Governing uses rather than technology

A frequent error is to attempt to govern AI as a purely technical object. In reality, risks and challenges depend primarily on how it is used. Two public bodies using the same tool may present very different levels of risk depending on the context of use, the population concerned and the degree of automation.

Governance therefore consists of framing uses by defining in which situations AI may be employed and with what level of human supervision. This approach makes it possible to proportion control mechanisms to real stakes without unnecessarily slowing innovation.

Clarifying responsibilities within the organization

AI governance relies on clearly defined roles. Elected officials carry the political vision and public service values. Executive leadership ensures strategic consistency. Operational departments are responsible for use cases. Digital services guarantee technical implementation.

When these responsibilities are poorly defined, AI projects risk becoming opaque or developing without a shared framework. Appointing AI leads and establishing cross-functional steering committees help structure governance and facilitate decision-making.
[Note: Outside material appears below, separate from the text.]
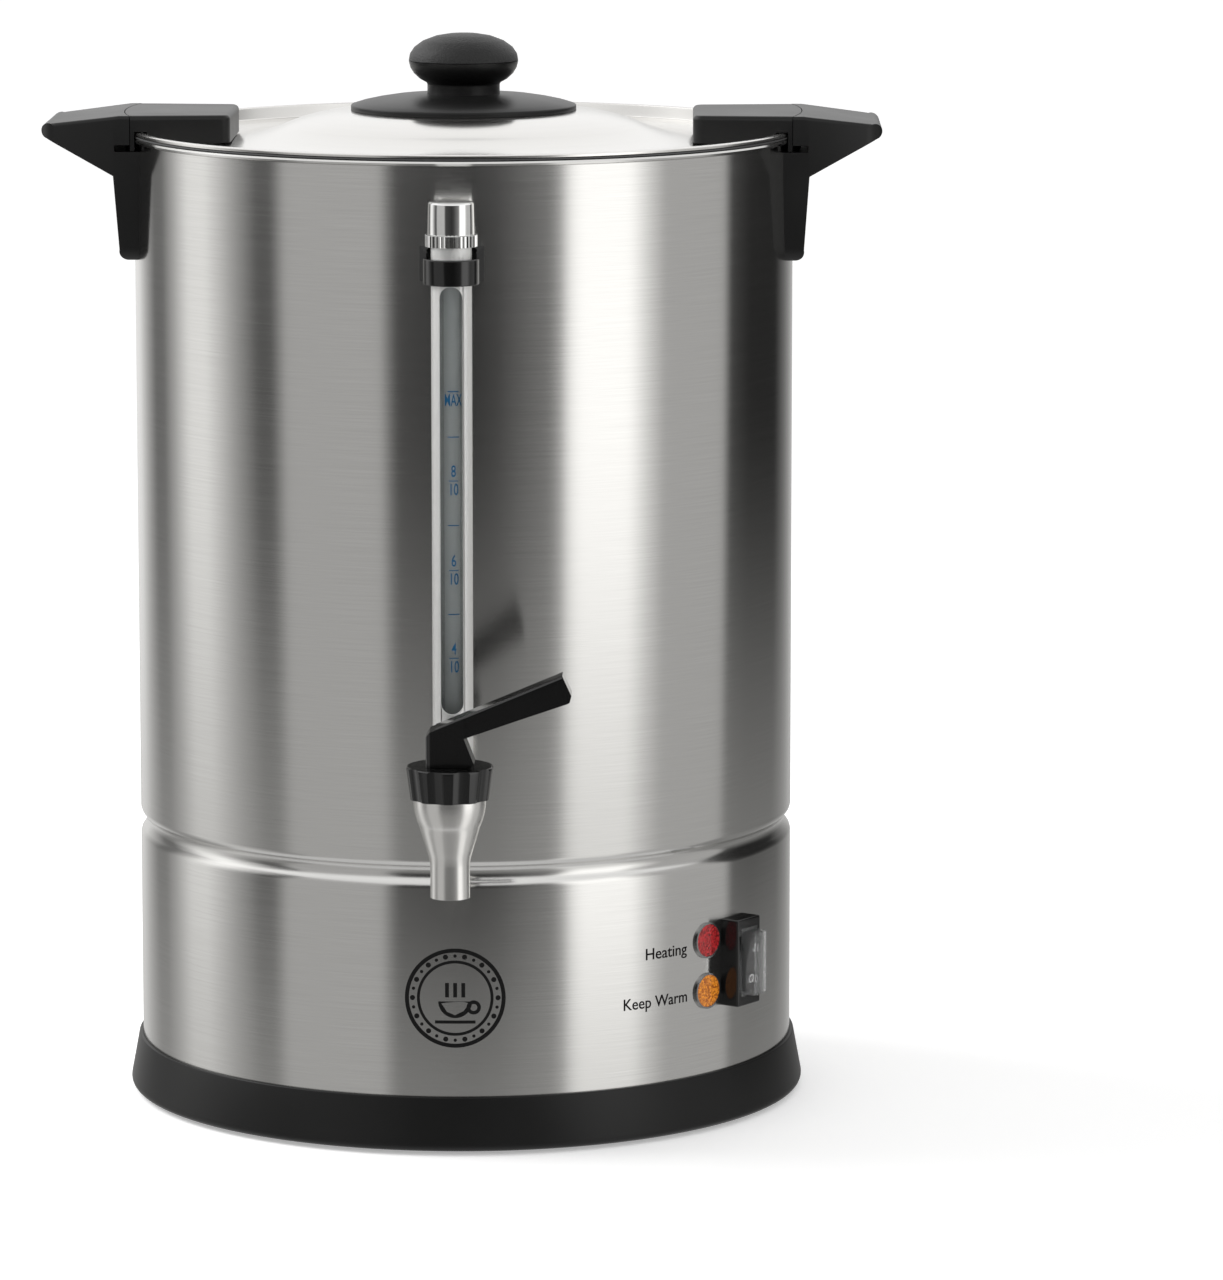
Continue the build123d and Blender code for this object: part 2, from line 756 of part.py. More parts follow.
def tap_stem():
    low = seat_height + 2.1
    rod = disc(stem_radius, low, pin_height - 2)
    eye = Pos(0, 0, pin_height) * Rot(90, 0, 0) * Cylinder(stem_eye, 5)
    hole = Pos(0, 0, pin_height) * Rot(90, 0, 0) * Cylinder(pin_radius, 20)
    return Pos(0, tap_y, 0) * (rod + eye - hole)


def lever_pin():
    pin = Rot(90, 0, 0) * Cylinder(pin_radius, 2 * lever_half_width - 1)
    return Pos(0, tap_y, pin_height) * pin


def tap_spring():
    """The closing spring, between the bonnet's roof and the seat cup."""
    low = seat_height + 0.02 + seat_cup_height + spring_wire + running
    high = roof_underside - spring_wire
    path = Helix((high - low) / spring_turns, high - low, spring_radius)
    section = Plane(origin=path @ 0, z_dir=path % 0) * Circle(spring_wire)
    return Pos(0, tap_y, low) * sweep(section, path, is_frenet=True)


def cam_point(angle):
    """A point of the lever's heel, so shaped that the stem's lift follows the angle evenly."""
    height = pin_rise - easy + lever_cam_rate * angle
    return (
        height * math.sin(angle) + lever_cam_rate * math.cos(angle),
        -height * math.cos(angle) + lever_cam_rate * math.sin(angle),
    )


def tap_lever():
    """A moulded lever: a forked foot over the stem and a hollow arm for the thumb."""
    end = math.radians(lever_travel)
    heel = pin_rise - easy
    foot = [cam_point(angle) for angle in (0, end / 2, end)]
    tower = [
        Line((-10.2, -heel), foot[0]),
        ThreePointArc(*foot),
        Line(foot[-1], (6.4, 3.6)),
        Line((6.4, 3.6), (6.4, 12.6)),
        Line((6.4, 12.6), (-8.6, 6.4)),
        Line((-8.6, 6.4), (-10.2, 4.0)),
        Line((-10.2, 4.0), (-10.2, -heel)),
    ]
    outer = [(-6.0, 4.0), (-6.0, 8.1), (48.8, 31.0), (52.7, 22.4), (51.9, 19.4), (4.0, 2.8)]
    arm = Polyline(*outer, close=True)
    solid = prism(tower, lever_half_width)
    solid = fillet(solid.edges().filter_by(Axis.Z).group_by(Axis.X)[0], 2.5)
    arm_solid = prism(arm, arm_half_width)
    top_edges = [e for e in arm_solid.edges() if e.length > 55]
    arm_solid = fillet(top_edges, 1.5)
    solid += arm_solid
    hollow = Polyline((12.0, 4.0), (12.0, 12.2), (46.8, 26.9), (50.0, 19.9), (50.0, 17.0), close=True)
    solid -= prism(hollow, arm_half_width - 2)
    window = Polyline((33.0, 12.0), (31.0, 20.0), (46.8, 26.6), (50.0, 19.9), (50.0, 16.0), close=True)
    solid -= Pos(0, -arm_half_width, 0) * prism(window, 3.0)
    wall = -stem_eye - loose
    gap = [(wall, -heel - 1), (wall, 4.6), (4.2, 4.6), (4.2, 0), (9.8, -heel - 1)]
    fork = Polyline(*gap, close=True)
    solid -= prism(fork, stem_radius + 0.3)
    solid -= Rot(90, 0, 0) * Cylinder(pin_radius + running, 2 * lever_half_width - 1 + 2 * easy)
    return Pos(0, tap_y, pin_height) * solid


# --- Controls ---
def lamp_heights():
    return (lamp_height + lamp_spacing / 2, lamp_height - lamp_spacing / 2)


def lamp(height):
    """A domed lens with its stem, pushed through the drum's wall."""
    lens = Cylinder(lens_radius, 6)
    lens = Pos(0, 0, -2.2) * lens
    crown = lens_dome
    ball = (lens_radius**2 + (crown - 0.8) ** 2) / (2 * (crown - 0.8))
    lens = lens & Pos(0, 0, crown - ball) * Sphere(ball)
    placed = facing(lamp_azimuth, drum_radius, height) * lens
    placed -= disc(drum_radius, height - 30, height + 30)
    stem = facing(lamp_azimuth, drum_radius, height) * Pos(0, 0, -8.5) * Cylinder(lamp_stem, 18)
    return placed + stem


def lamp_bezels():
    rings = []
    for height in lamp_heights():
        band = Cylinder(lens_radius + running + bezel_width, 4) - Cylinder(lens_radius + running, 6)
        band = facing(lamp_azimuth, drum_radius, height) * Pos(0, 0, -0.9) * band
        rings.append(band - disc(drum_radius, height - 30, height + 30))
    return group(rings)


def lamp_nuts():
    nuts = []
    for height in lamp_heights():
        nut = Cylinder(lamp_stem + 3, 3) - Cylinder(lamp_stem, 4)
        nuts.append(facing(lamp_azimuth, drum_radius, height) * Pos(0, 0, -drum_sheet - 1.9) * nut)
    return group(nuts)


def switch_column(low, high):
    """A block as wide as the opening in the drum's wall, between two distances from it."""
    half_width, half_length = switch_neck_width / 2, switch_neck_length / 2
    return block((-half_width, -half_length, low), (half_width, half_length, high))


def switch_frame():
    """A raised box that stands on the drum, with a neck through the wall."""
    half_width, half_length = switch_width / 2, switch_length / 2
    shell = block((-half_width, -half_length, -2), (half_width, half_length, switch_stand))
    shell = fillet(shell.edges().group_by(Axis.Z)[-1] + shell.edges().filter_by(Axis.Z), 0.9)
    shell = facing(switch_azimuth, drum_radius, switch_height) * shell
    shell -= disc(drum_radius, switch_height - 40, switch_height + 40)
    neck = switch_column(-4, 0.5)
    inside = cover_width / 2 - cover_wall
    inside_length = cover_length / 2 - cover_wall
    room = block((-inside, -inside_length, 0.8), (inside, inside_length, switch_stand + 1))
    foot = block(
        (-cover_width / 2 - 1 - running, -cover_length / 2 - 1 - running, switch_stand - 1),
        (cover_width / 2 + 1 + running, cover_length / 2 + 1 + running, switch_stand + 1),
    )
    trunnion = Pos(0, 0, rocker_pivot) * Rot(0, 90, 0) * Cylinder(1.2 + running, rocker_width + 2.4)
    place = facing(switch_azimuth, drum_radius, switch_height)
    return shell + place * neck - place * room - place * foot - place * trunnion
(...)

Transparency, explainability and human oversight

In the public sector, the legitimacy of a service rests on its capacity to be understood. AI governance therefore requires making the operating principles of deployed systems intelligible. This does not mean explaining every algorithmic detail but ensuring functional understanding of the data used, the rules applied, and known limitations. Implementing traceability mechanisms also allows documenting uses and meeting audit and oversight requirements.

One of the central principles of AI governance in the public sector is maintaining real human oversight. AI must remain a support tool, not an autonomous decision-maker. Even when the results produced are relevant, the final decision must be taken by a public officer or elected official. This posture makes it possible to correct errors, take context into account and fully assume responsibility for public action.

Data governance and regulatory anticipation

AI governance is inseparable from data governance. Public authorities handle sometimes sensitive data whose use is strictly regulated. Mapping data flows, defining retention rules and securing access are essential prerequisites. Moreover, the regulatory framework for AI is evolving rapidly. Establishing governance today makes it possible to anticipate these developments and secure investments.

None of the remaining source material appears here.